- _Exercise task_
Go through the listing beneath this task and return every line that carries the string "materials".

========================================

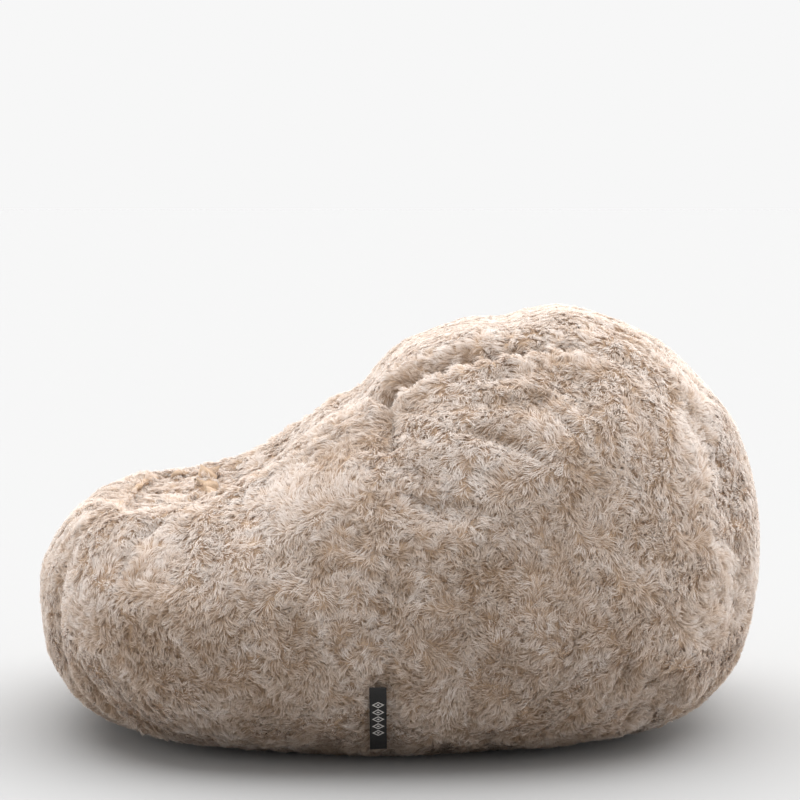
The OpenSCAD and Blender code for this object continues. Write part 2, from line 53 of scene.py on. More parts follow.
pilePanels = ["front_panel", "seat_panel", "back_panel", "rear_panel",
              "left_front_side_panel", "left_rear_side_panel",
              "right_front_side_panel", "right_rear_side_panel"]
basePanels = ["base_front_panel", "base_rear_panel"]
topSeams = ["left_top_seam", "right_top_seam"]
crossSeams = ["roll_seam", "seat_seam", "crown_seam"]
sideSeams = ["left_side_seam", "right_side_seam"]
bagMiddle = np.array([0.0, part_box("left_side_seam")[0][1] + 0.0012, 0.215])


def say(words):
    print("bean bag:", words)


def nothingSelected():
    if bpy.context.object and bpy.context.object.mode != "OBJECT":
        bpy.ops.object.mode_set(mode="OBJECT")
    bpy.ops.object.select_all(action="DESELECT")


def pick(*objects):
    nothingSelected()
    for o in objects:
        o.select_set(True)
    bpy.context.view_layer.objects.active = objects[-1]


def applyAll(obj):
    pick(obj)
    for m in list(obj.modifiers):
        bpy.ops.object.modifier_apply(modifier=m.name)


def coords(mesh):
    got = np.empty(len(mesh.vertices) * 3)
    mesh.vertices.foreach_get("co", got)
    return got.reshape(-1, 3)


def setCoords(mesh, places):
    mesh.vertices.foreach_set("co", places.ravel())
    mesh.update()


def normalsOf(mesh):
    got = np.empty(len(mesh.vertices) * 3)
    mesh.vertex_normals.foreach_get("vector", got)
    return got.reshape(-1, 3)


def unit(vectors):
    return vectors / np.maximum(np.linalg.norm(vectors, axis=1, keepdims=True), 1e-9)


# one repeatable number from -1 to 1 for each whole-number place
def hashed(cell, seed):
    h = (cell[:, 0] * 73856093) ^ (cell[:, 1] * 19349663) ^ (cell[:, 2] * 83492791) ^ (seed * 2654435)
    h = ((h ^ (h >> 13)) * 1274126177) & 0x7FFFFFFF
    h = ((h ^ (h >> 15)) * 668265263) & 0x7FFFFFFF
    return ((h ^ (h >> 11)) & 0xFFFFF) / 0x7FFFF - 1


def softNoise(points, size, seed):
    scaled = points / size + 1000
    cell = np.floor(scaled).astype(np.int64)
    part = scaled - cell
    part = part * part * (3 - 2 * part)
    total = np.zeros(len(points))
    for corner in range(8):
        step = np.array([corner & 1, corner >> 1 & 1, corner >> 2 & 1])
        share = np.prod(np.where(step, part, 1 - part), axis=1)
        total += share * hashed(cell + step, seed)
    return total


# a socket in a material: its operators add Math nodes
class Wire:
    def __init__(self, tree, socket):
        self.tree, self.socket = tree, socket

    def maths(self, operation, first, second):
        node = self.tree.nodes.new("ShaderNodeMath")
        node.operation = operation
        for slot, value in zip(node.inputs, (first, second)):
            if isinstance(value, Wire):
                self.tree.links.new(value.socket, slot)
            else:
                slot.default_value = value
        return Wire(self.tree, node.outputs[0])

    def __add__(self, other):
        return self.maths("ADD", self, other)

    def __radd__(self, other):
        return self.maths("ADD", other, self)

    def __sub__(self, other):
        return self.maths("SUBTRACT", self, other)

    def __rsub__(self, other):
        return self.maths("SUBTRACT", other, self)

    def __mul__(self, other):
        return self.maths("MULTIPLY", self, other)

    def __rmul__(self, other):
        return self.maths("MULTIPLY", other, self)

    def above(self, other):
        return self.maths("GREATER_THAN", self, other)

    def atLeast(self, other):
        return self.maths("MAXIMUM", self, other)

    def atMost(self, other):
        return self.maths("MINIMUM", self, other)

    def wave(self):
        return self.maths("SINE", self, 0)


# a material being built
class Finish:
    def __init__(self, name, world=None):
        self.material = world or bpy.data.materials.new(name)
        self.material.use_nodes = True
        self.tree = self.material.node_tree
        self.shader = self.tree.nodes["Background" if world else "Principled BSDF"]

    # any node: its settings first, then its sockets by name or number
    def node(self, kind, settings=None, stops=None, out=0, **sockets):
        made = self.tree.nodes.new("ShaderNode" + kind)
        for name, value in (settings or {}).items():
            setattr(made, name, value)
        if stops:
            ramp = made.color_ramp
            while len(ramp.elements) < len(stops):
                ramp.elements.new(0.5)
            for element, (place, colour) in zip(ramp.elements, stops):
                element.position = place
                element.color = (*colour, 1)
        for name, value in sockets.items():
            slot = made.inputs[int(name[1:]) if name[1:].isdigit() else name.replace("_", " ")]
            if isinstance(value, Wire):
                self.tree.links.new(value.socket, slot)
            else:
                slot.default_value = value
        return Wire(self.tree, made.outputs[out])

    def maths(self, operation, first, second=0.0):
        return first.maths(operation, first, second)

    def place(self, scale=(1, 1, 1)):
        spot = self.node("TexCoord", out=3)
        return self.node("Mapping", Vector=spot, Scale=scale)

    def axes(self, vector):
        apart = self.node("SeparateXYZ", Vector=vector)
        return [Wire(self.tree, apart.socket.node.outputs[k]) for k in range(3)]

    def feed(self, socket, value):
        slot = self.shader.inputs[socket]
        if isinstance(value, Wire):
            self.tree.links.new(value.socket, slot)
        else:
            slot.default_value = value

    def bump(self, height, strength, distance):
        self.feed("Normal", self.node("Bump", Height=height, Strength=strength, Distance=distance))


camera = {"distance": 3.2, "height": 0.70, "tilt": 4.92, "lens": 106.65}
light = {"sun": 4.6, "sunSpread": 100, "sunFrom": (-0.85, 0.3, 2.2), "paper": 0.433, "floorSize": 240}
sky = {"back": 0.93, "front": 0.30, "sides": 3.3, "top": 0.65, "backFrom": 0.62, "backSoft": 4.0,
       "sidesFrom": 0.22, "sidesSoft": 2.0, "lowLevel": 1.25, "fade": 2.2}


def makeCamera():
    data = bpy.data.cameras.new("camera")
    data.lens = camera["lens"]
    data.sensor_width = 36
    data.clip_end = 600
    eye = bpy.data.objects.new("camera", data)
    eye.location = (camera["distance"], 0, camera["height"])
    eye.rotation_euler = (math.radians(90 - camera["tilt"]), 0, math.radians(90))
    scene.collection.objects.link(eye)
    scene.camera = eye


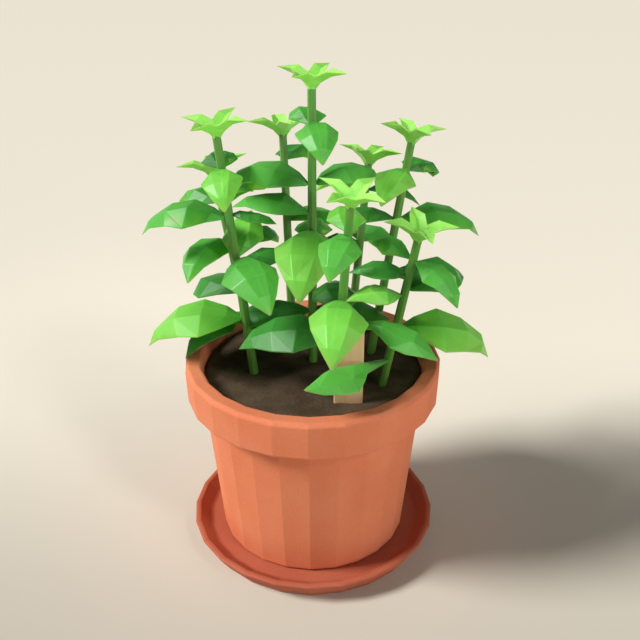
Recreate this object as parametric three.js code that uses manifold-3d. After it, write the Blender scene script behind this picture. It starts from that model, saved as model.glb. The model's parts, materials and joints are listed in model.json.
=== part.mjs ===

========================================

- _Written answer_
        self.material = world or bpy.data.materials.new(name)
Recreate this object as parametric three.js code that uses manifold-3d. After it, write the Blender scene script behind this picture. It starts from that model, saved as model.glb. The model's parts, materials and joints are listed in model.json.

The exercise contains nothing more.